Rare Manuscript Map of Northern Baja California Rancho
Rancho Valle de las Palmas (near Tecate) Granted to Two Women
Rare, possibly unique example of a Diseño map for Valle de las Palmas, a valley just south of Tecate, Baja California Norte, Mexico.
This is a rare example of a Mexican land grant given to a pair of married women in northern Baja California. In 1845, Governor Pio Pico granted joint ownership of Rancho Valle de las Palmas to two married women, María Josefa Carrillo de Fitch and Guadalupe Estudillo de Argüello. At the time of the grant, the Rancho Valle de las Palmas consisted of eleven sitios de ganado mayor (so-called California leagues), thus totaling approximately 47,700 acres. The grant provided that the new owners could fence off the Rancho, provided that they build and occupy a house on the land within a period of no more than one year, cultivate the land, and did not restrict the roads and trails already laid out. It is interesting to note that cattle ranches in northern Baja California during the 19th-century were often owned by women, a fact evidenced by the large numbers of cattle brands registered to women in the Frontera Norte region at this time.
The map is very interesting for indicating numerous springs and arroyos, as well as "rocky" areas (pedragosa) and areas of palm trees. One of the arroyos is indicated as "este arroyo no emboca a Tijuana," an early reference to the Tijuana Rancho, using the modern spelling of the place name.

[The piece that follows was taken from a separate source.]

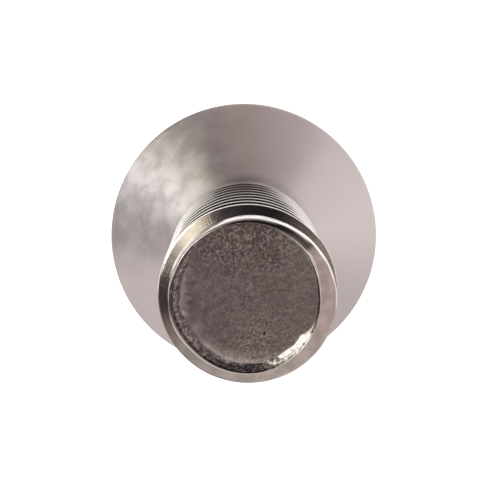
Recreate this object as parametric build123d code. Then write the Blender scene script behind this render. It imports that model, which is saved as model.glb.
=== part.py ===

Given the history of litigation over various rancho properties in northern Baja California, the present map was almost certainly drawn for some such legal proceedings. For instance, the litigation over Rancho Tijuana, which also involved members of the Argüello family (especially Pilar Ortega de Arguello, widow of Santiago Arguello), resulted in a similar style Diseño map of that rancho, now considered one of the earliest maps of what is now the bustling city of Tijuana.
Jose Antonio Altamirano
Jose Antonio Altamirano, a later owner of the Valle de las Palmas, was born on May 31, 1835, in La Paz, Lower California, the son of Thomas Altamirano and Dolores Carrillo. His mother was a sister of Joaquin Carrillo, the father of Mrs. Henry D. Fitch. In 1849, he journeyed to California during the Gold Rush, initially engaging in mining. However, he later transitioned to large-scale stockraising near San Jacinto.

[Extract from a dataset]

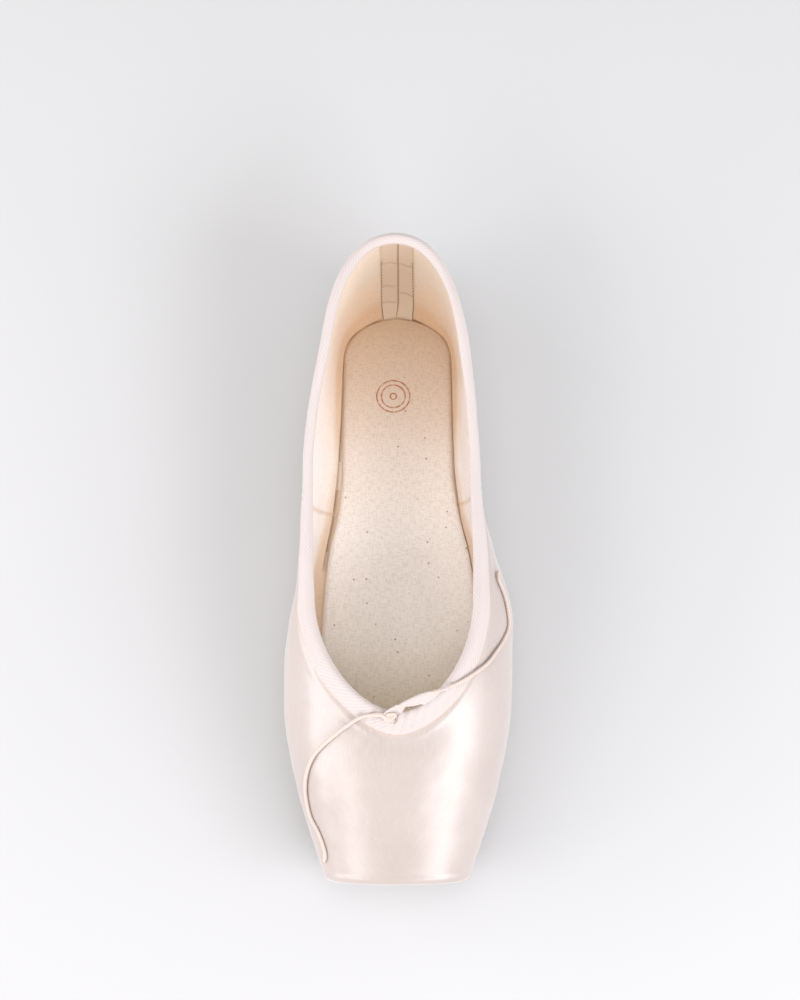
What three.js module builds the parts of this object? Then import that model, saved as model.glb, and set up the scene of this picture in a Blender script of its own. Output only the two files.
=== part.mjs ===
// A pointe shoe, empty, standing on its sole. Millimetres, +Z up, toe towards -Y, heel towards +Y.
// The origin is on the floor, under the middle of the shoe's box.
import * as THREE from 'three';
import { mergeVertices } from 'three/addons/utils/BufferGeometryUtils.js';

// Driving dimensions
const LENGTH = 239;
const PLATFORM_LEAN = THREE.MathUtils.degToRad(10);
const PLATFORM_MID_Z = 19;
const RIM_RADIUS = 3.4;
const HEEL_TURN_Y = 76;
const BINDING_WIDTH = 8.4;
const THROAT_FROM_TOE = 59.5;
const THROAT_LENGTH = 40.5;
const THROAT_BAND = 7.6;
const THROAT_POWER = 1.8;
const CROWN_POWER = 2.2;
const OUTSOLE_THICKNESS = 2.2;
const INSOLE_THICKNESS = 2.6;
const BOX_WALL = 2.6;
const QUARTER_WALL = 1.4;
const SEAT_GAP = 0.3;
const CASING_GAP = 0.5;
const DRAWSTRING_DIAMETER = 1.6;

const TOE_Y = -LENGTH / 2;
const HEEL_Y = LENGTH / 2;
const RIM_Y = TOE_Y + 2 + RIM_RADIUS;
const THROAT_Y = TOE_Y + THROAT_FROM_TOE;
const THROAT_END_Y = THROAT_Y + THROAT_LENGTH;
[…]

In addition to Valle de las Palmas rancho, Altamirano also held ownership of the Algodones grant on the Colorado River near Yuma. Interestingly, during the Mexican War, he served on the American side. Altamirano settled in Old Town, San Diego, where he married Ysabel de Pedrorena, daughter of Miguel de Pedrorena, and together they raised a large family. He is remembered as an adventurous entrepreneur, a skilled rancher, and a devoted family man, who contributed significantly to the early development of Southern California and Northern Baja California.
Original 19th-century Diseño maps of northern Baja California ranchos are rare, especially for lands located so near the Mexican frontier settlement of Tecate, located on the U.S.-Mexico border.